Wie Letronne Recueil des inscr. de l'Egypte II 100 gesehen hat, ist nicht von der Bedeutung pathicus anszugehen, sondern von der Bedeutung ,Tänzer‘. Zwei K. bezeugen ihren Besuch [460] des Isistempels zu Philai: Στρούθειν [Struthion] ὁ κίναιδος ἥκω μετὰ Νικόλα und Τρύφων Διονύσου τοὺ νέου κίναιδος ἥκω παρὰ τὴν Ἴσιν (CIG 4926): Tryphon war also bei dem für Brettlkunst begeisterten Ptolemaios Auletes als K. angestellt d. h. als Tänzer. Non. 5 cinaedi dicti sunt apud veteres saltatores vel pantomimi ἀπὸ τοῦ κινεῖν τὸ σώμα. CGL V 654, 7 c. qui publice clunem agitant i. e. saltatores vel pantomimi. Lucil. 31 stulte saltatum te inter venisse cinaedos braucht eine sprichwörtliche Wendung, die mit ,Eulen nach Athen tragen‘ gleichbedeutend war. Darauf geht auch Plaut. Mil. 668 ad saltandum non cinaedus malacus aequest atque ego, vgl. Pers. 804; Stich. 772. Scipio bei Macrob. Sat. III 14, 7 klagt darüber, daß römische Kinder cum cinaedulis et sambuca psalterioque in die Tanzschule gehen. Weist schon die Nennung dieser Instrumente auf orientalische Herkunft der K., so wird das durch anderes bestätigt. Beim Sklaventanz Plaut. Stich. 769 heißt es: qui Ionicus aut cinaedicust, qui hoc tale facere possiet? Der K. singt ionische Verse (Petron. 23, 2), der Kinaidologos wird auch Ionikologos genannt (Athen. XIV 620 e), die ionischen Verse des Sotades (s. d.) und Timon heißen geradezu K. (Antigonos bei Diog. Laert. IX 110. Mart. II 86, 1, vgl. Sacerd. GL VI 526. 4 de cinaediambico tetrametro brachycatalecto): das weist alles in das Gebiet der Ἰωνικὰ ᾄσματα (Athen. VII 293 a), zu denen ursprünglich Begleitung durch orientalische Instrumente (s. o. Scipio usw. Demetr. de eloc. 37 ὁ τὰ τύμπανα καὶ τἄλλὰ τῶν μαλθακῶν ὄργανα κιναιδίας εἰπῶν. Polyb. V 37, 10 κιναίδους καὶ σαμβύκας, vgl. Plut. Kleom. 33) gehört, die sich aber in alexandrinischer Zeit wie so viele Gattungen von der Musik lösen und Buchpoesie werden (Aristeid. Quint. I 13). So ist der Kinaidologos kein Sänger, sondern ein Rezitator, der beim Gelage und dgl. Anlässen auftrat und sich durch einen raffiniert mimischen Vortrag auszeichnete. Plin. ep. IX 17, 1. Strab. XIV 648. Inschrift aus Belgrad Athen. Mitt. IV 232 Πρόκλῳ κιναιδολόγῳ πατὴρ ἀνέθηκεν. Diog. epist. 11 γάλλοις καὶ κιναιδολόγοις. Nahe stehen die Magodoi usw.: ihre μάγαδις war kaum verschieden von der σαμβύκη, die wir gerade in der Hand der K. finden (s. u). S. den Art. Simodoi. Crönert Rh. Mus. LXIV 433.

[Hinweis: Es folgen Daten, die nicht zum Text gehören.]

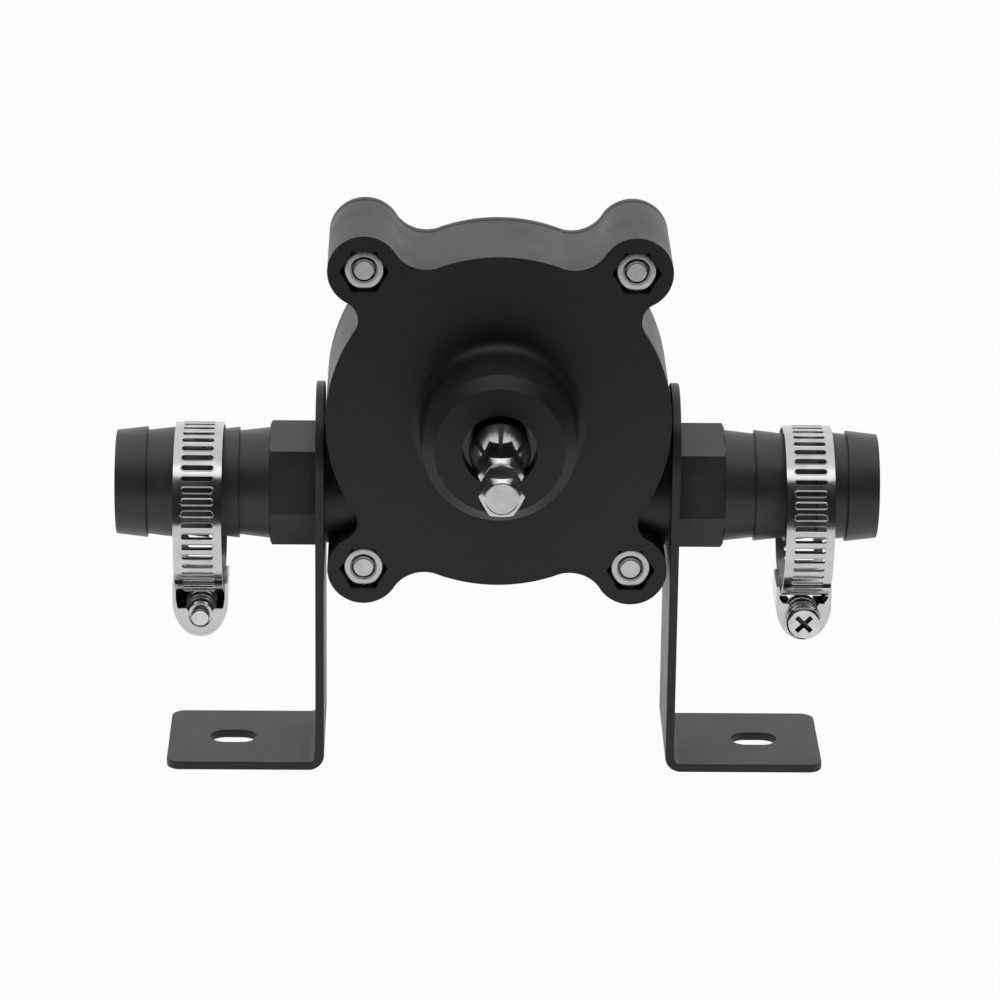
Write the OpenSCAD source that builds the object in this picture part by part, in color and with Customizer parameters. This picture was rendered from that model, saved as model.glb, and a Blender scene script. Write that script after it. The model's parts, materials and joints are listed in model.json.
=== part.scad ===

Diese ionischen Tänze waren durch ihre Unzüchtigkeit verrufen: motus doceri gaudet Ionicos matura virgo klagt Hor. c. III 6, 21, das clunem agitare (s. o. CGL V 654) war ein Hauptkennzeichen (Petron. 23, 2 spatalocinaedi ... femore facili, clune agili), wenn auch schwerlich gerade auf diese Tänze beschränkt (Poll. IV 98f.). Firmic. Math. II 159, 12 cum effeminati corporis mollitie cinaedos efficient, qui veterum fabularum exitus in scaenis semper saltantes imitentur. 321, 24 erunt pantomimi sed cinaedi (vgl. 328, 21). Ob auf dem von O. Jahn Abh. Akad. Münch. VIII 254 veröffentlichten und besprochenen Wandbilde des Columbarium Pamphili (über ein ähnliches Samter Röm. Mitt. VIII 127) K. dargestellt sind, ist nicht ganz sicher. Eher möchte man die in ägyptischen Kleinbronzen dargestellten Tänzer so nennen, über [461] die Perdrizet Bronces grecs d'Égypte (Paris 1911) zu N. 102 handelt und von denen er auf Taf. XXIX–XXXI einige abbildet; namentlich der auf Taf. XXXI unten abgebildete Jüngling (Antiquarium Berlin 8451), der mit verrenktem Kopf sein Hinterteil beschaut, dürfte den Namen K. verdienen. Manches weist auf einen ursprünglichen Zusammenhang mit dem Kultus, z. B. werden die Galloi öfter K. genannt (Cumont o. Bd. VII S. 676), s. auch Firmic. II 271, 5 gallos abscisos dicito et cinaedos, 273, 3. 24 cinaedos efficiet matris deorum tympanis servientes. Schol. Aristoph. Av. 877 nach Didymos (Kleokritos) ὧς γυναικίας καὶ κίναιδος κωμῳδεῖται· ἐν δὲ τοῖς μυστηρίοις τῆς Ῥέας μαλακοὶ πάρεισι. So heißen die Priester der Dea Syria im Lukiosroman des Ps.-Lukian c. 35–40 K. (danach Apul. met. VIII 24–29). Vgl. Firmic. II 272, 21 cinaedos felices efficiet, quibus templorum officia credantur. 270, 28 cinaedos efficient templorum cantibus servientes. Doch kann alles das auch sekundär sein und K. ursprünglich den ionischen Tänzer unabhängig vom Kultus (oder doch wenigstens vom Kultus der Meter und Dea Syria) bezeichnen.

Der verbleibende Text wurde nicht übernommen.